Using the data that follows, return exactly the lines from the one that contains "i * BELT_PITCH)))" through the one that contains "in imported if", ends included.

Records with modeling code:
════════════════
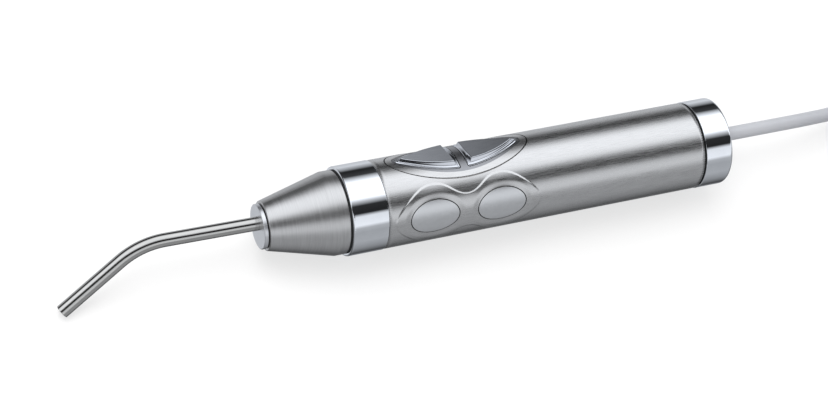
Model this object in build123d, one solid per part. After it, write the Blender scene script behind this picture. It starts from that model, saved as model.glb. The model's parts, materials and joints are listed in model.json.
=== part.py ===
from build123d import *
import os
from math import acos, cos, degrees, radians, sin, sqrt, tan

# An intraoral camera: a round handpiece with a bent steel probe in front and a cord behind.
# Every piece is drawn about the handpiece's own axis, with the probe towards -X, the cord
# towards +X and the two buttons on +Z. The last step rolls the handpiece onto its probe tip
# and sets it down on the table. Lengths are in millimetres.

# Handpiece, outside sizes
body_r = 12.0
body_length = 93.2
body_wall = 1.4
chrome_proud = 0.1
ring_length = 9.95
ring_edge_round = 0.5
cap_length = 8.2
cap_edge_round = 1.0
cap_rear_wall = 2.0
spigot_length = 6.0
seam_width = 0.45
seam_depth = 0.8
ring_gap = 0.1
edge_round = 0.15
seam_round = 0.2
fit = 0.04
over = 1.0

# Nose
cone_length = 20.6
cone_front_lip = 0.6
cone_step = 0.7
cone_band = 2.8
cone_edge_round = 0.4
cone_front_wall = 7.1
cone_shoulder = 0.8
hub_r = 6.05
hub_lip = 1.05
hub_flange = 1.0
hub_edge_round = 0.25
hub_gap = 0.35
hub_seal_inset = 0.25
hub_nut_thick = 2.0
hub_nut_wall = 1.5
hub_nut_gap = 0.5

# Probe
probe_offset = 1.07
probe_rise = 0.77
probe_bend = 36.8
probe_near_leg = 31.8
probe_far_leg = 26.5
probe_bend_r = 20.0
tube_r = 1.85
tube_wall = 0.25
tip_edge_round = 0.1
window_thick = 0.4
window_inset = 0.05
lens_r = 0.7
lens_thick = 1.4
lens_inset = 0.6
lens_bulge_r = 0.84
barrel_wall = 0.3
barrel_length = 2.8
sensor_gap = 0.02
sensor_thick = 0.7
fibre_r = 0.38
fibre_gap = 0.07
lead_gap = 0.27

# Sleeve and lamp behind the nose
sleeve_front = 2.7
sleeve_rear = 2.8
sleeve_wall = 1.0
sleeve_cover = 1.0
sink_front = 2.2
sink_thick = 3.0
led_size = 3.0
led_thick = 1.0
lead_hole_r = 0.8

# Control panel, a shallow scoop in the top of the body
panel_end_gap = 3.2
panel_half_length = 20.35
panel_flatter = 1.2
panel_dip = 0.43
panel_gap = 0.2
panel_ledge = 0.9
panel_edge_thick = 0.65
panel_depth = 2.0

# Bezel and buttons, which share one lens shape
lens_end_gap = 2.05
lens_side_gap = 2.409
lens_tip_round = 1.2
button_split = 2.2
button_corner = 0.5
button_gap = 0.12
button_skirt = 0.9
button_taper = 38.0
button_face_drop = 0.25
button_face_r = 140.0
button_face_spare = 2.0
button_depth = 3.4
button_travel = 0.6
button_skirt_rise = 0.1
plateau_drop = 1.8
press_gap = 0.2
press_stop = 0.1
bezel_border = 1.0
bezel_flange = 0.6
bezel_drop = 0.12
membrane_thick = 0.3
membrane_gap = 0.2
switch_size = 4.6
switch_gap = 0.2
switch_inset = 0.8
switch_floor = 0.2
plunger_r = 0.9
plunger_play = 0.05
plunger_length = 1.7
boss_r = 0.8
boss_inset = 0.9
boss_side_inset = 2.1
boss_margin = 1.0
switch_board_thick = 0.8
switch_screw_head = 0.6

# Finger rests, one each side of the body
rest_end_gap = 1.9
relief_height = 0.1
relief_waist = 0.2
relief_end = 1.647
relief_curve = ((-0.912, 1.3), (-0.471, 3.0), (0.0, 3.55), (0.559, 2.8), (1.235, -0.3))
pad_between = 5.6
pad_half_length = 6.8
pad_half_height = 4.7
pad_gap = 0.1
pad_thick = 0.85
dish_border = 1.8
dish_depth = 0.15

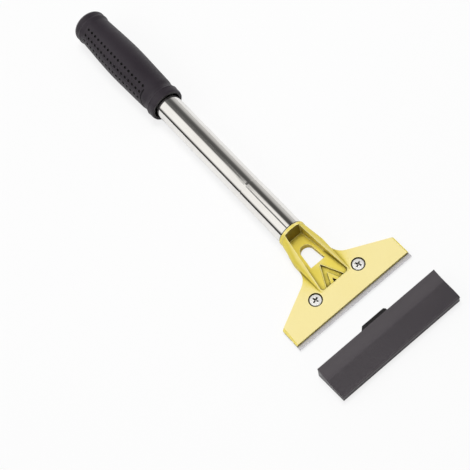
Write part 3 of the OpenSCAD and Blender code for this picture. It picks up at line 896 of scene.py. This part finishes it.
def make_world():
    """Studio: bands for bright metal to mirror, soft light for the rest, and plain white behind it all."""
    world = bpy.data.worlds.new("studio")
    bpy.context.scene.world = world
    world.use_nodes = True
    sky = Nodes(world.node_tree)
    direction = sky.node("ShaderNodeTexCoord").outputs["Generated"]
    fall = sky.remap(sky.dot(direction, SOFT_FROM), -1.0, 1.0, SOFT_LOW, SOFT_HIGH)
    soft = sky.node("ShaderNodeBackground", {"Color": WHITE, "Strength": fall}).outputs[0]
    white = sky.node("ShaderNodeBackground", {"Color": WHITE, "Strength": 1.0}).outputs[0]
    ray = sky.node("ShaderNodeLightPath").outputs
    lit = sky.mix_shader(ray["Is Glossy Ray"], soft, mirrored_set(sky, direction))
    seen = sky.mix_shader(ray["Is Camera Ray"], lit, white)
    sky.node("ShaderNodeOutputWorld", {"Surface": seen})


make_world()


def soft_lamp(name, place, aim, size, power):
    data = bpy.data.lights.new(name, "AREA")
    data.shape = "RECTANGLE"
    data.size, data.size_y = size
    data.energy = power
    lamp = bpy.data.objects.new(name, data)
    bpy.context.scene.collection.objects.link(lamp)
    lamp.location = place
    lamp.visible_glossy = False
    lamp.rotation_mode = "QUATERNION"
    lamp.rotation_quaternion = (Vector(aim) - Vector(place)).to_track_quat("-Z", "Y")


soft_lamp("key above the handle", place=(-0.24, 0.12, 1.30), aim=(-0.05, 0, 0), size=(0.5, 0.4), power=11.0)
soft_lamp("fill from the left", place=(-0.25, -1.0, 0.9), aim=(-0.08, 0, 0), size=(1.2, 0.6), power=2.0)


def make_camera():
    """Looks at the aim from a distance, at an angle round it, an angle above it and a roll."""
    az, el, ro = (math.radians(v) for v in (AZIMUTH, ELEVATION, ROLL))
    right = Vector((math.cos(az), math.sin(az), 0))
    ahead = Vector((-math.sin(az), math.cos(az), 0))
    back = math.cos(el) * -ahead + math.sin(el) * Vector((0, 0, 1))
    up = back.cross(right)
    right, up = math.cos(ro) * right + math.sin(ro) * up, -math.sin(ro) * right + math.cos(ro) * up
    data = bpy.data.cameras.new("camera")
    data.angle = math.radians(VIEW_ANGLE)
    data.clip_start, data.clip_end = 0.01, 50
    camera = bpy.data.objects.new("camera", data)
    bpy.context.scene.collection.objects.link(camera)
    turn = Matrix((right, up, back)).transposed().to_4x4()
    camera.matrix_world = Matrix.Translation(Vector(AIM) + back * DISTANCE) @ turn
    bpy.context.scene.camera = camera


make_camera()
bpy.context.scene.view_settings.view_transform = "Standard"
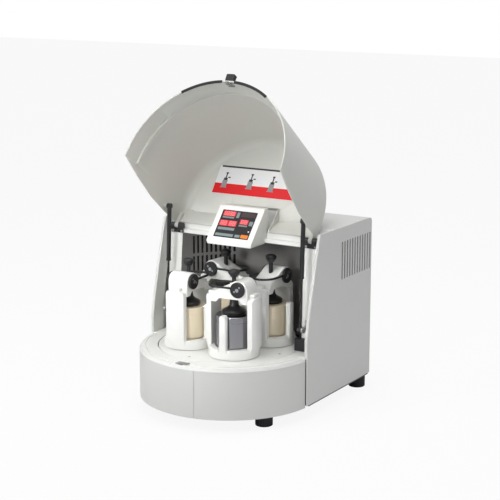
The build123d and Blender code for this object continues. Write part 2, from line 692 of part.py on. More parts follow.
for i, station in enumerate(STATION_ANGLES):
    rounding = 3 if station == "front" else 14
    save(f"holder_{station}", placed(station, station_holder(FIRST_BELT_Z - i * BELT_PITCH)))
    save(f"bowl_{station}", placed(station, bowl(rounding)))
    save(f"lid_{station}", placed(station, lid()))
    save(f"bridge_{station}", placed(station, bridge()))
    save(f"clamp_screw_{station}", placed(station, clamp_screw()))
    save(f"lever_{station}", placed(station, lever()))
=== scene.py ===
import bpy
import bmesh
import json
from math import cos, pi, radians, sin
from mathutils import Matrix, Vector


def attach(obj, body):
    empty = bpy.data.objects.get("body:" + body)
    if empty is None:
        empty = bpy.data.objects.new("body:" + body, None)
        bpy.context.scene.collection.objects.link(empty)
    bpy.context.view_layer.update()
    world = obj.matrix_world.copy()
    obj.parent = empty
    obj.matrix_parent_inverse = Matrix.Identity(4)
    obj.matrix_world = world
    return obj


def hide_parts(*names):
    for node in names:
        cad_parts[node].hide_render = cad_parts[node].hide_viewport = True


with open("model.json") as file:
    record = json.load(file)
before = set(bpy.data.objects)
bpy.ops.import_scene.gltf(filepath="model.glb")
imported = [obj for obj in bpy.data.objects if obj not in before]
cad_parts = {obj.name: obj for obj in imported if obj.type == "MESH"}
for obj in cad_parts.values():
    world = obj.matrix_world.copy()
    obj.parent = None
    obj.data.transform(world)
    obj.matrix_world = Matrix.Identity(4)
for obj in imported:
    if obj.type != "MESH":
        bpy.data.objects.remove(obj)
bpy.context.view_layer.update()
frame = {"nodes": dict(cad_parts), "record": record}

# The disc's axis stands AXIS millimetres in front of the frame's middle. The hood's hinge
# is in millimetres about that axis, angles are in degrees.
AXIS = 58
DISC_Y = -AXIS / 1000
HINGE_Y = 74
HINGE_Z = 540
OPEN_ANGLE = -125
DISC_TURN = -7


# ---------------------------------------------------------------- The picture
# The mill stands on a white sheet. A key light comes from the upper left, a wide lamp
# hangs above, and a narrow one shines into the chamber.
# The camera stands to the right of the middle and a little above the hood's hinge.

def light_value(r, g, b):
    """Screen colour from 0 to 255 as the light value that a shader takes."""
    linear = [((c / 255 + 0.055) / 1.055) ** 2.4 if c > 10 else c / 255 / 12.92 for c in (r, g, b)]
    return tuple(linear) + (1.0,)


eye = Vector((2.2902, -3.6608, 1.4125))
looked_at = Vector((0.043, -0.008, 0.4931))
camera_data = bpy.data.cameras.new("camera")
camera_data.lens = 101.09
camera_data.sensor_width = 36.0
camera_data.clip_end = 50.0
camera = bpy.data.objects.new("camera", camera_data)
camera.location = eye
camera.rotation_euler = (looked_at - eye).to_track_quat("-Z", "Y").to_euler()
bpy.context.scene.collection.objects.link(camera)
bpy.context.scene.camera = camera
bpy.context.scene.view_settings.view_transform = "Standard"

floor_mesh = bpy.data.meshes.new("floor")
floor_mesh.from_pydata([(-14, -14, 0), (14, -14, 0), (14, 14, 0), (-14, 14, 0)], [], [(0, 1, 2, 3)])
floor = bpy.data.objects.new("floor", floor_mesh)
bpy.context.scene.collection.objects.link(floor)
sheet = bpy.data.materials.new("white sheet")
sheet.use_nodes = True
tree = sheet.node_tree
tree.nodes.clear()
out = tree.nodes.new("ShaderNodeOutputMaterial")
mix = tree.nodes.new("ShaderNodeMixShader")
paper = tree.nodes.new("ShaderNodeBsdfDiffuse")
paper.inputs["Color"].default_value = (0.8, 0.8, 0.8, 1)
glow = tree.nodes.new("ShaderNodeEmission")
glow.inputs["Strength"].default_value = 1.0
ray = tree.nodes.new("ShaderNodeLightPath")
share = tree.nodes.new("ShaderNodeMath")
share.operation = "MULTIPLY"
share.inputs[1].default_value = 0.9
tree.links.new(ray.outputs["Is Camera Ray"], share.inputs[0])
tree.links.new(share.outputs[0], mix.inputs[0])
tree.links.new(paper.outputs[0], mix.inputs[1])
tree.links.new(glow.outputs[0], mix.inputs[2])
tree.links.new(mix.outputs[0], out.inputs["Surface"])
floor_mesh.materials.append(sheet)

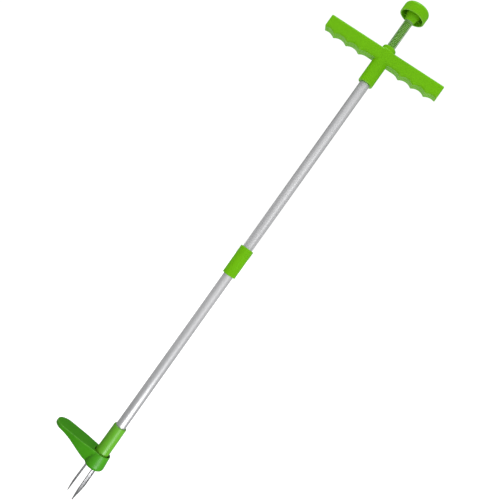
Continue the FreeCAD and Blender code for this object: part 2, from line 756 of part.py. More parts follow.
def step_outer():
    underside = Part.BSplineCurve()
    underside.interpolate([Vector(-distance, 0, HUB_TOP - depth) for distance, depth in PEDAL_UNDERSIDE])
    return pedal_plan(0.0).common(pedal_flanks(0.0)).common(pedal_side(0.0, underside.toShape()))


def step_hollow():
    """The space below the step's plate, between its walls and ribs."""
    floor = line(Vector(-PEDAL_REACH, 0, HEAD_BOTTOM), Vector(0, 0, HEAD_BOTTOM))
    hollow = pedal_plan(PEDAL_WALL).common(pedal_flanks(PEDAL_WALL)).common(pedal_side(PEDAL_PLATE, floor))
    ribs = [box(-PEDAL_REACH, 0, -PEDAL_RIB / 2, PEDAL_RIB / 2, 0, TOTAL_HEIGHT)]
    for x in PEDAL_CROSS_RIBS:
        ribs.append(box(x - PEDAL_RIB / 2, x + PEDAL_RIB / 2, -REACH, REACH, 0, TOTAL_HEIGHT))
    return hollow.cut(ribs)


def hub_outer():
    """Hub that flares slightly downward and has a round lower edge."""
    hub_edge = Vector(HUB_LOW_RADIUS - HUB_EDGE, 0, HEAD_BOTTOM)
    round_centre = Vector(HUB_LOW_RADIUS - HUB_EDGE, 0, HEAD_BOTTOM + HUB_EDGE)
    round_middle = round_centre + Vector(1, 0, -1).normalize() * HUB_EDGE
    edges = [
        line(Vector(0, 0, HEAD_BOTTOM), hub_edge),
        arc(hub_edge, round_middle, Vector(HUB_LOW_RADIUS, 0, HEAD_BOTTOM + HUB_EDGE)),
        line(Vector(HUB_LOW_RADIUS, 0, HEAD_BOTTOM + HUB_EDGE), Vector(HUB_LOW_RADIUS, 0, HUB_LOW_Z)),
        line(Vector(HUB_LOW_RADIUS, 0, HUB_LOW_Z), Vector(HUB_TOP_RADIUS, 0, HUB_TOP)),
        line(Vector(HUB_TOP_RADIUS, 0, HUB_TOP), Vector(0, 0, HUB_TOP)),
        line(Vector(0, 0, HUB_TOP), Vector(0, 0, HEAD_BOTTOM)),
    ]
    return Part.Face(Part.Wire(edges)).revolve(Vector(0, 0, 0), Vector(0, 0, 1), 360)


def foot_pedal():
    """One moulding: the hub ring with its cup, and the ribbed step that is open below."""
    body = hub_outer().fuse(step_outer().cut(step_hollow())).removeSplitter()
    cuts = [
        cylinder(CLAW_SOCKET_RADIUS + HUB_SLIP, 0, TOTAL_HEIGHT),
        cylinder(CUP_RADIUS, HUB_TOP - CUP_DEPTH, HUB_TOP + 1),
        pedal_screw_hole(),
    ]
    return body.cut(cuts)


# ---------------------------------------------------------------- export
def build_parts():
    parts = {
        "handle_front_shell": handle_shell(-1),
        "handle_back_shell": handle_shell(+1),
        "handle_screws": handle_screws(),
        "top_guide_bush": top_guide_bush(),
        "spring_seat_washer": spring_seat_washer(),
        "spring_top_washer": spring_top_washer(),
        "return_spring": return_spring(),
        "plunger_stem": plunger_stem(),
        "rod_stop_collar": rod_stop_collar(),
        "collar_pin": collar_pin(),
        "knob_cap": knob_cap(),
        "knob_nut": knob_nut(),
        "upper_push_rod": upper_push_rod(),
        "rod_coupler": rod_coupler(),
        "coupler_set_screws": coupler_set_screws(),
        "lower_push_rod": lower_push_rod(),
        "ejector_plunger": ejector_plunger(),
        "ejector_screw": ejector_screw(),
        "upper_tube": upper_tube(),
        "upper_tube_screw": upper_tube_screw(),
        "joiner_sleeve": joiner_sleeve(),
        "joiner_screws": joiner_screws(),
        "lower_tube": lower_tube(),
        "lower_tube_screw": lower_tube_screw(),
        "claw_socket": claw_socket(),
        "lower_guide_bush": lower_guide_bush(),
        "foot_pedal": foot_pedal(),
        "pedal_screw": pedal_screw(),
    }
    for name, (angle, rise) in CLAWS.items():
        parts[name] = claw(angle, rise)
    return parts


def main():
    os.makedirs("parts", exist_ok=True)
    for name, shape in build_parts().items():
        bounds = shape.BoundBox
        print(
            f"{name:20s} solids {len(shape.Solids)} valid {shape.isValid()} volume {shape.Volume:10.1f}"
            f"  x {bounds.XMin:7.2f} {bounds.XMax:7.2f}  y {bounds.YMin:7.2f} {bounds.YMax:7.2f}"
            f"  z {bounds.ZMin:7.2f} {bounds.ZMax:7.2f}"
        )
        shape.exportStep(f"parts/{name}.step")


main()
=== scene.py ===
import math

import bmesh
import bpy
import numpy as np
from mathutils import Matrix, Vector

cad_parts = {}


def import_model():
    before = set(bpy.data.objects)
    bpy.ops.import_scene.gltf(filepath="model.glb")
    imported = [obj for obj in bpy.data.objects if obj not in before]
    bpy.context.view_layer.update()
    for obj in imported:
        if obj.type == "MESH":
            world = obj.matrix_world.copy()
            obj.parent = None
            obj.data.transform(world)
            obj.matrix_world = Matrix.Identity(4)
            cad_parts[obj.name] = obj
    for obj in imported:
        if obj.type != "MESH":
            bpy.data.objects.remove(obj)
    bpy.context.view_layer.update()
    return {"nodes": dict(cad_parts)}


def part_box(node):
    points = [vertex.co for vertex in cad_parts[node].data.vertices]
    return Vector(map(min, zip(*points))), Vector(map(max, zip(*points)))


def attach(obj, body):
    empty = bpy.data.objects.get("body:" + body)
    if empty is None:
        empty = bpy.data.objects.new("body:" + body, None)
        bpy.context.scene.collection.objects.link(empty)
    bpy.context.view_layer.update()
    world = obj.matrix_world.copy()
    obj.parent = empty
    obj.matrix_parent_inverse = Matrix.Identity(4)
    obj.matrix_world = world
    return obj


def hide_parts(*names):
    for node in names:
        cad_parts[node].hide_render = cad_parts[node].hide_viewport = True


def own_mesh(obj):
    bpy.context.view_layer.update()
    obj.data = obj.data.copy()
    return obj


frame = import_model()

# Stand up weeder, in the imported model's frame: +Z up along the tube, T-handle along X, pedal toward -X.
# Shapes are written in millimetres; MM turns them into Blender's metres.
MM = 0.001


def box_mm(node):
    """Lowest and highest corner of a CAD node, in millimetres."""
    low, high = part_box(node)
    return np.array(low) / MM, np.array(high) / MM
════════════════
• _Correct response_
    save(f"holder_{station}", placed(station, station_holder(FIRST_BELT_Z - i * BELT_PITCH)))
    save(f"bowl_{station}", placed(station, bowl(rounding)))
    save(f"lid_{station}", placed(station, lid()))
    save(f"bridge_{station}", placed(station, bridge()))
    save(f"clamp_screw_{station}", placed(station, clamp_screw()))
    save(f"lever_{station}", placed(station, lever()))
=== scene.py ===
import bpy
import bmesh
import json
from math import cos, pi, radians, sin
from mathutils import Matrix, Vector


def attach(obj, body):
    empty = bpy.data.objects.get("body:" + body)
    if empty is None:
        empty = bpy.data.objects.new("body:" + body, None)
        bpy.context.scene.collection.objects.link(empty)
    bpy.context.view_layer.update()
    world = obj.matrix_world.copy()
    obj.parent = empty
    obj.matrix_parent_inverse = Matrix.Identity(4)
    obj.matrix_world = world
    return obj


def hide_parts(*names):
    for node in names:
        cad_parts[node].hide_render = cad_parts[node].hide_viewport = True


with open("model.json") as file:
    record = json.load(file)
before = set(bpy.data.objects)
bpy.ops.import_scene.gltf(filepath="model.glb")
imported = [obj for obj in bpy.data.objects if obj not in before]
cad_parts = {obj.name: obj for obj in imported if obj.type == "MESH"}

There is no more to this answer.